**The task**.
Give only the number of lines in the records that include the string "FreeCAD".

Start Supplied data

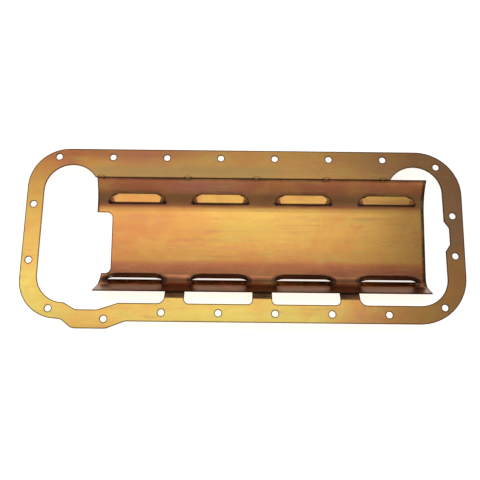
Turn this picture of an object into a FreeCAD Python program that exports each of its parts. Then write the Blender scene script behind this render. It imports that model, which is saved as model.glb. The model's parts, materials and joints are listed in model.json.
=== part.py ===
"""Windage tray: a flat rail plate that carries a rolled, louvred trough below it.

Millimetres. +X runs to the end with the square-cut window, +Y to the far rail and +Z to the crank.
The origin lies in the plate's upper face, midway between the two long bolt rows and midway
between the first and the last of their eight bolt columns.
"""
import FreeCAD
import Part
import Sketcher
import math
import os
import re

Vector = FreeCAD.Vector
doc = FreeCAD.newDocument("windage_tray")

SIZES = {
    # Sheet and bolt pattern
    "sheet_gauge": 1.5,
    "hole_dia": 8.73,
    "bolt_pitch": 76.2,
    "row_y": 110,
    "corner_x": 265.5,
    "far_corner_y": 100,
    "near_left_corner_y": 105.7,
    "near_right_corner_y": 99.7,
    "jog_hole_y": 119.2,
    "left_hole_x": 297.3,
    "left_hole_y": 39.8,
    "right_hole_x": 284.2,
    "right_hole_y": 28.5,
    # Outer edge of the plate
    "left_x": 307.5,
    "far_right_x": 300,
    "near_right_x": 295.8,
    "edge_y": 122.2,
    "near_left_edge_y": 119.5,
    "far_left_round": 56,
    "far_right_round": 63,
    "near_right_round": 66,
    "near_left_round": 54,
    "jog_depth": 10,
    "jog_left_x": 248,
    "jog_left_run": 15,
    "jog_right_x": 162,
    "jog_right_run": 25,
    "jog_round": 14,
    # Openings in the plate
    "rail_inner_y": 97.5,
    "web_edge_y": 80,
    "left_window_top_y": 98,
    "right_window_top_y": 99.5,
    "left_inner_x": 284,
    "right_inner_x": 271.5,
    "window_wide": 76,
    "dip_depth": 9.3,
    "dip_left_x": 245,
    "dip_left_run": 16,
    "dip_right_x": 172,
    "dip_right_run": 28,
    "dip_round": 12,
    "relief_depth": 6.7,
    "relief_far_y": 21,
    "relief_near_y": 22,
    "relief_run": 10,
    "relief_round": 4,
    # Trough
    "trough_mid_x": 20.8,
    "trough_right": 230.9,
    "trough_left": 234.3,
    "trough_lap": 0.6,
    "far_lip_angle": 50,
    "far_bend": 64,
    "floor_angle": 5.9,
    "floor_flat": 90,
    "near_bend": 18,
    "near_wall_angle": 62,
    "near_wall": 21.8,
    "far_end_trim": 1.8,
    "near_end_trim_root": 9,
    "near_end_trim_tip": 4.3,
    "notch_deep": 22,
    "notch_far_y": 36,
    "notch_near_y": 50.5,
    "notch_round": 8,
    # Louvres
    "louvre_pitch": 118.3,
    "louvre_long": 80.5,
    "louvre_top": 62,
    "louvre_back": 52,
    "far_louvre_rise": 5,
    "far_louvre_deep": 13,
    "near_louvre_rise": 10.5,
    "near_louvre_deep": 8.5,
    "louvre_round": 9,
    "far_slit_y": 50,
    "near_slit_y": -59,
    # Straps
    "strap_wide": 26.8,
    "strap_angle": 35,
    "strap_below_lip": 2,
    "strap_bend": 1.5,
    "strap_root": 6,
    "strap_end_root": 10,
    "strap_end_flare": 4.2,
    # Weld beads
    "tack_1_x": -205.7,
    "tack_2_x": -84.2,
    "tack_3_x": 12.3,
    "tack_4_x": 110.3,
    "tack_5_x": 191,
    "tack_long": 10,
    "tack_thick": 4.2,
    "tack_inset": 0.8,
    "tack_below_face": 0.05,
    "seam_long": 22,
    "seam_thick": 4.6,
}
LOUVRES_IN_ROW = 4
LOUVRE_STEPS = (0, 0.45, 0.8, 1)
STRAPS = 3
TACKS = 5

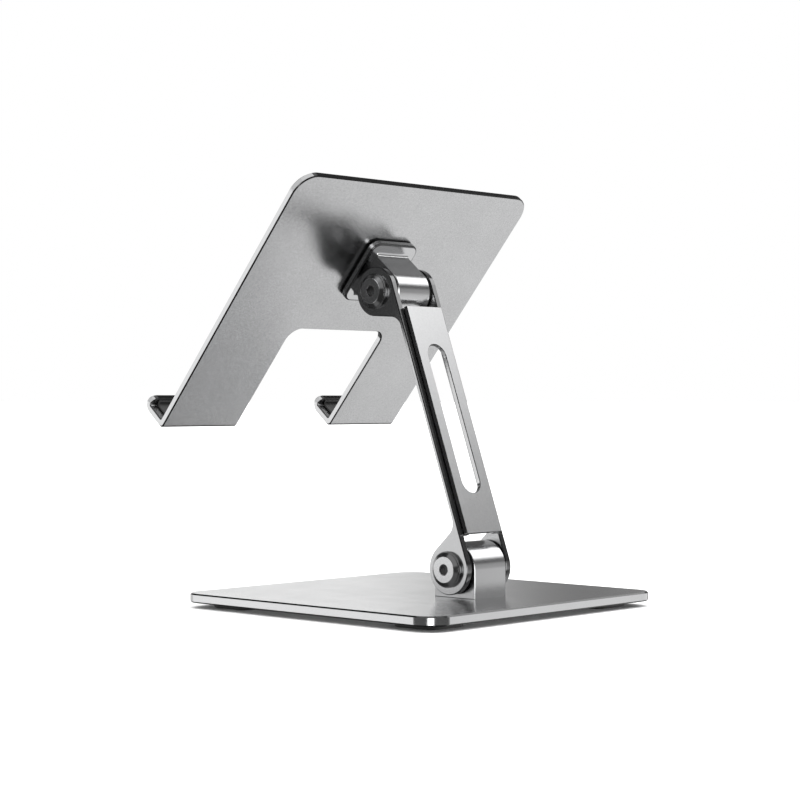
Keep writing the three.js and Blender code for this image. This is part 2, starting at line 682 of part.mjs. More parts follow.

End Supplied data

**Exercise output**.
4